When the pressures of fame grow too great, not even $50 million can keep some artists from ditching the limelight. After signing an eight-figure megadeal with Comedy Central in 2004, Dave Chappelle abandoned his hit show in May 2005, fleeing to South Africa in the middle of filming the show’s third season. In retrospect, many saw signs of his slow but sure meltdown coming years earlier. During a 2003 stand-up performance, he reportedly told his audience, “You know why my show is good? Because the network officials say you’re not smart enough to get what I’m doing, and every day I fight for you. I tell them how smart you are. Turns out, I was wrong. You people are stupid.”
After his flight to South Africa, where he stayed with a friend, rumors raged about drug abuse, mental instability and problems with the network. The only one of those things that seemed supported by his behavior were the creative struggles with Comedy Central. Yet in an interview with TIME just after Chappelle flew the coop, the comedian refused to blame the show’s producers. Instead he cited some people in his inner circle and himself for the stresses that seemed to be troubling him.
“All that stuff about partying and taking crack is not true,” he told TIME. “Why do I live on a farm in Ohio? To support my partying lifestyle?” Chappelle returned to his Ohio estate after several weeks in Africa, but he never went back to The Dave Chappelle Show — though he later promoted the documentary Dave Chappelle’s Block Party in 2006. He has returned to stand-up sporadically and was even rumored to play Rick James — one of his most popular parodies on his show — in a biopic, though that eventually fell through. He’s no Thomas Pynchon, but he was still the best recluse of 2005.
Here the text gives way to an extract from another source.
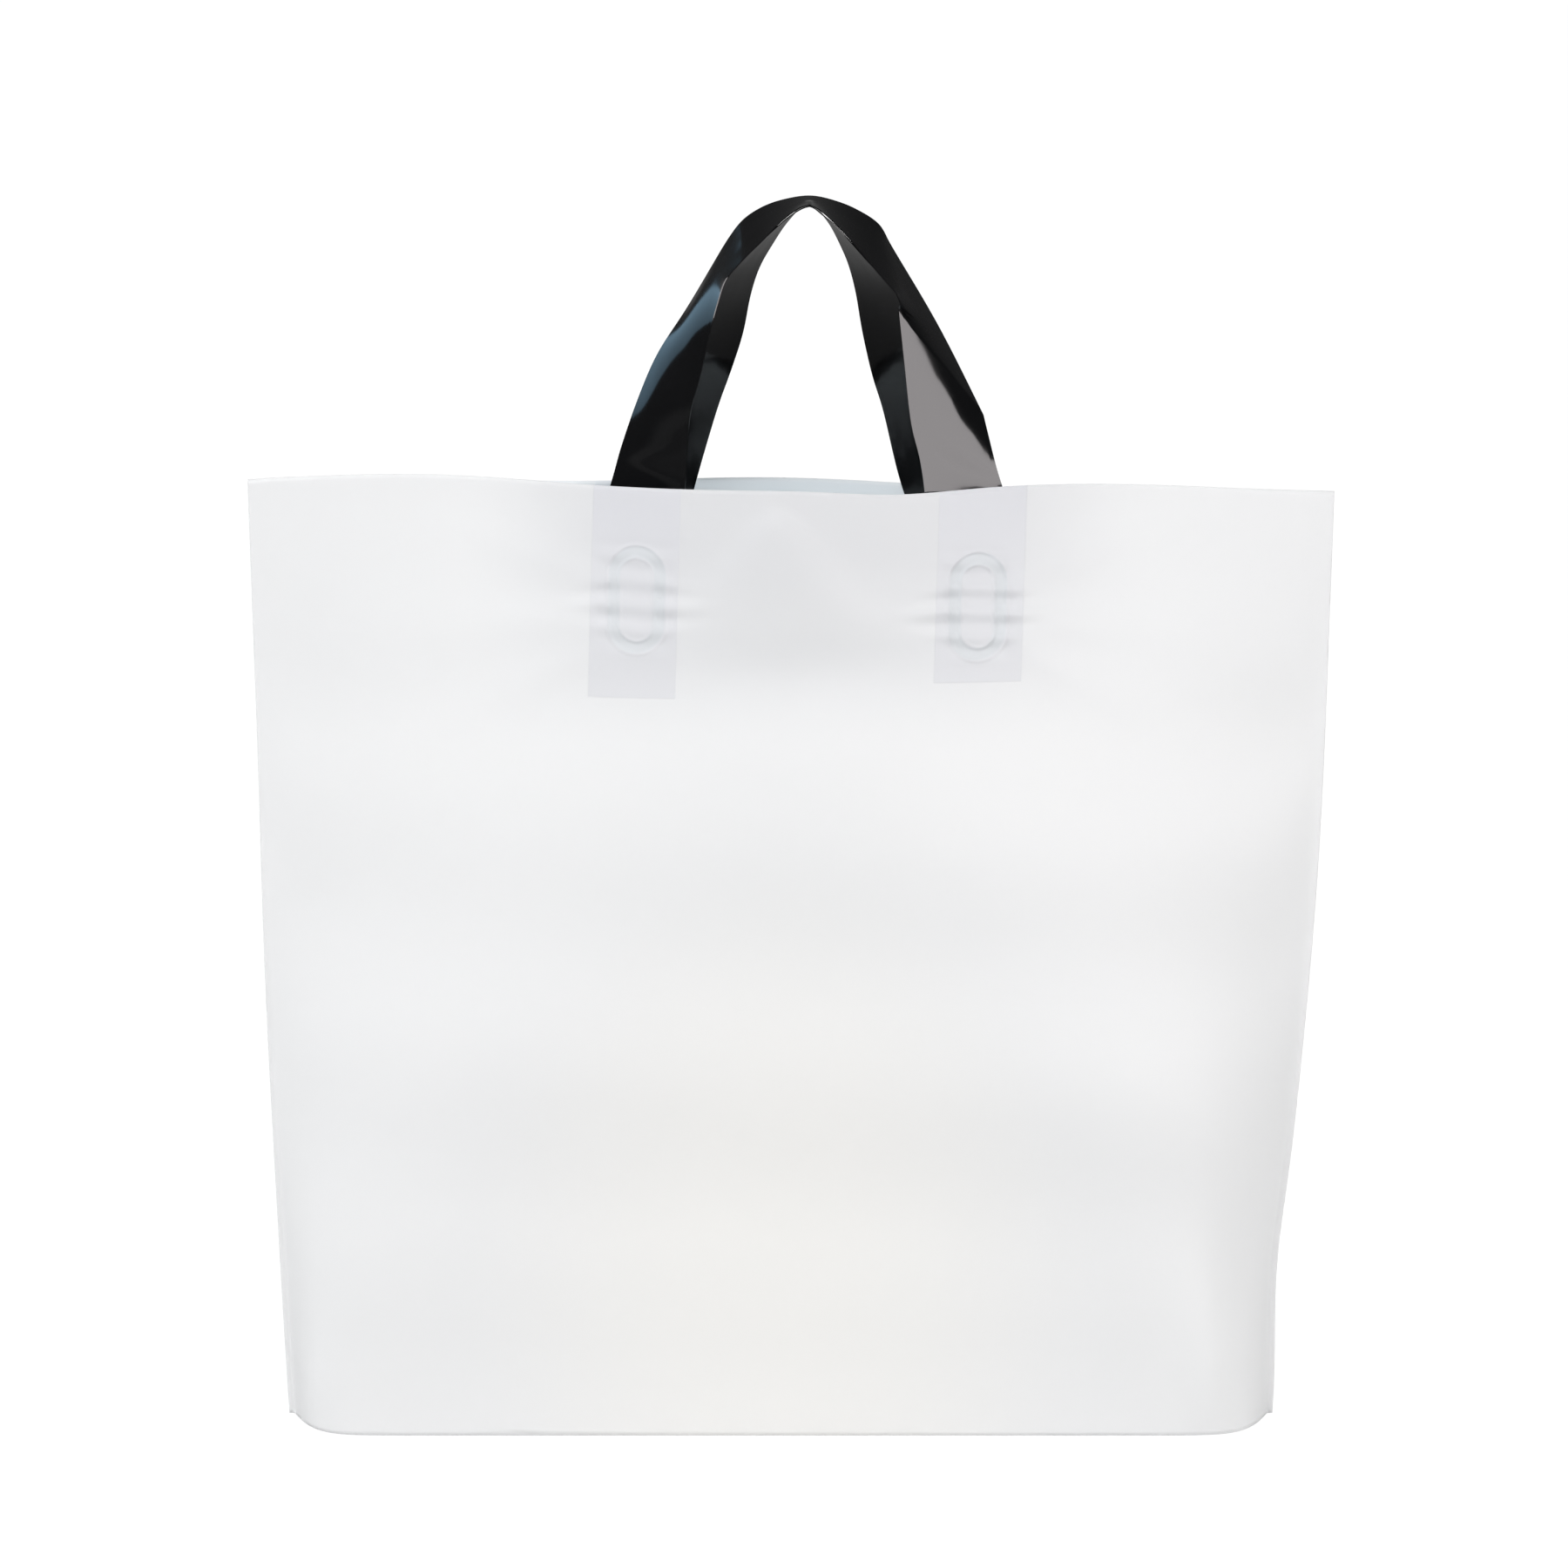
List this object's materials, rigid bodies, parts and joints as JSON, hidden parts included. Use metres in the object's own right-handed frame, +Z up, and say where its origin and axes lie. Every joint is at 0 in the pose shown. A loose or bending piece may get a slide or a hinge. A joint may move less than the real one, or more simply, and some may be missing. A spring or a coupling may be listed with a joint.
{
  "type": "plastic carrier bag",
  "caption": "White film carrier bag standing open on its bottom gusset, with welded side seams and black soft loop handles sealed inside the front and back panels.",
  "frame": {"origin": "on the floor under the middle of the standing bag", "axes": "+Z up from the bottom gusset to the handles, -Y out of the front panel, X from seam to seam"},
  "size_m": [0.3967, 0.0773, 0.4541],
  "materials": {
    "white_film": "opaque milky film with a soft sheen, seals and puckers at the handle welds",
    "black_film": "glossy black film strip with soft creases"
  },
  "bodies": {
    "root": {"bag_body": "white_film", "front_handle": "black_film", "back_handle": "black_film"}
  },
  "joints": []
}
Marcel Proust spent plenty of time alone with his inner monologue — as his novels make plain. Nervous, frail and sensitive, Proust was still a fixture of French high society until his mid-30s. But after his father’s death in 1903 and his mother’s in 1905, Proust’s health deteriorated, and he gradually gave up the fast life. He spent the remaining 17 years of his life a virtual recluse, working on his novels.
By 1919, Proust rarely left his soundproofed Paris apartment, complete with a bedroom encased in walls of cork to keep out noise. He worked in a sunless writing studio with the window shut as protection against the asthma that had plagued him since the age of 9. The isolation took its toll. The writer Leon-Paul Fargue recalled Proust around this time as pale, with hands that seemed frozen. “He looked like a man who no longer lives outdoors or by day, a hermit who hasn’t emerged from his oak tree for a long time,” Fargue wrote.
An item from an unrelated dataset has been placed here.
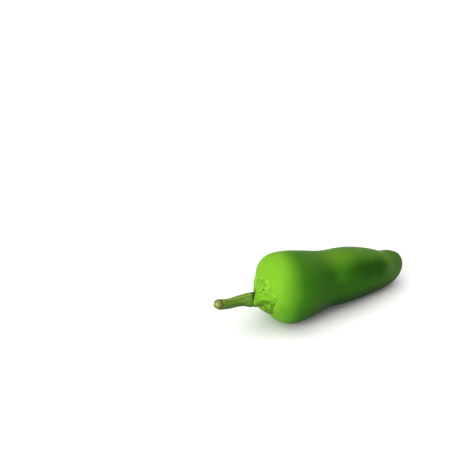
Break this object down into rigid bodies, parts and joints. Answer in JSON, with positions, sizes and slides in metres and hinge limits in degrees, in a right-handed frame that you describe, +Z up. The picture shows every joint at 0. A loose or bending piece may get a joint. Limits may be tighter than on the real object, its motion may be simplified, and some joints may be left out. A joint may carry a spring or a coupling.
{
  "type": "chili pepper",
  "caption": "Fresh green chili pepper lying on its side: a broad-shouldered pod with a soft waist and a blunt tip, a star-edged calyx on the shoulder and a short curved stem with a cut end.",
  "frame": {"origin": "the middle of the whole pepper's box, on the surface it lies on", "axes": "+X along the pod from the stem end to the tip, +Z up from the surface, +Y to the pod's side"},
  "size_m": [0.0942, 0.0304, 0.0303],
  "materials": {
    "pod_skin": "smooth glossy waxy skin, yellow-green at the shoulder and dark green beyond it",
    "calyx_skin": "finely wrinkled light green, with a low sheen",
    "stem_skin": "ribbed olive green, with a dry tan cut end"
  },
  "bodies": {
    "root": {"pod": "pod_skin", "calyx": "calyx_skin", "stem": "stem_skin"}
  },
  "joints": []
}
Writing his 3,200-page masterpiece, In Search of Lost Time, Proust often slept during the day and worked at night. He once became so absorbed in his writing that he didn’t stop for three days. Another time, he walked to the Louvre to refresh his memory of a painting, only to realize once he got there that it was midnight. When Proust met James Joyce in 1922, the two literary geniuses barely spoke. “Of course the situation was impossible,” Joyce later said. “Proust’s day was just beginning. Mine was at an end.” Proust died of pneumonia and a pulmonary abscess in 1922.